Already, 32 miles of the Merced River are dedicated to the Merced district and PG&E reservoirs. This issue transcends the Merced River and is about our National Wild and Scenic Rivers system. Obviously the dam raise would cause direct impacts to the Merced Wild and Scenic River, its recreational use and the environment. Proponents don't mention that.
Behind the veil of de-designating a portion of the National Wild and Scenic Rivers System, for the first time in our nation's history, converting a free-flowing river into a still reservoir, lays another potential juggernaut: What is next, flooding Yosemite Valley? After all, it's only a national park, it is not far upstream and it has been done before.

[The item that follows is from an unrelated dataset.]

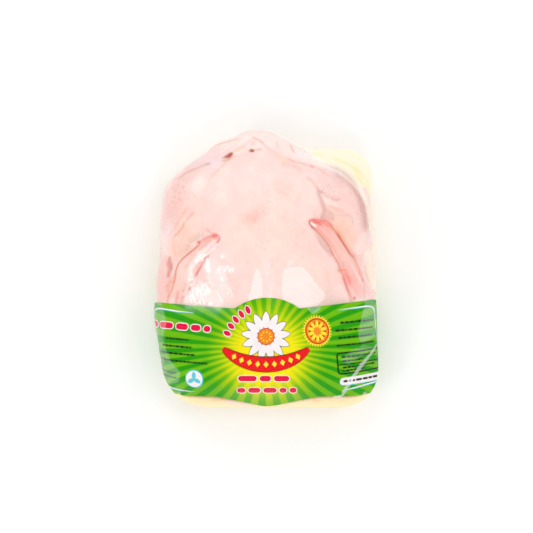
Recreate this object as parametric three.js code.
// A whole raw chicken, breast up on a pale foam tray, under tight clear film with a printed
// label band laid over its neck end. Millimetres, +Z up, +Y towards the tail, +X to the
// chicken's right-hand side as seen from above with the tail at the top.
import * as THREE from 'three';
import { ConvexHull } from 'three/addons/math/ConvexHull.js';

// ---------- driving dimensions ----------

const tray = {
  centreX: 3.1,
  centreY: -6.6,
  halfLength: 108,
  halfWidthTail: 85.4,    // half width of the rim at the tail end
  halfWidthNeck: 90,      // and at the neck end, where the wings spread it
  cornerTailRight: 22,    // rim corner radii
  cornerTailLeft: 50,     // this corner is pulled in under the leg by the film
  cornerNeckLeft: 38,
  cornerNeckRight: 31,
  sharpestCorner: 8,      // the rings inside the rim never turn tighter than this
  stepsPerCorner: 13,
  stepsPerSide: 6,
};

// The sloping inside of the tray's wall runs from the lip's inner edge down to the floor.
const wallTop = { inset: 10.4, z: 25.8 };
const wallFoot = { inset: 24.6, z: 6.2 };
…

That they seek to do this for a dam raise concept that has not been developed and studied by the Merced district or studied and reviewed by state officials is shocking and wrong.
Certainly on the basis of an unstudied, likely infeasible, and nonreviewed project, the Merced district should not be approaching Congress to revoke the permanent protection for this reach of the Merced River, a status which the Merced district's board unanimously negotiated and agreed to in 1991. At the minimum, the Merced district owes that to our nation and the numerous visitors to the Merced River.
Whether or not the Merced district decides to move forward on this project, I hope that it will accept that it should be thankful that its (and Mariposa's) Merced River watershed is protected by Yosemite National Park and the protected Merced River. I am sure that our numerous national and international visitors to the Merced River would be grateful for that.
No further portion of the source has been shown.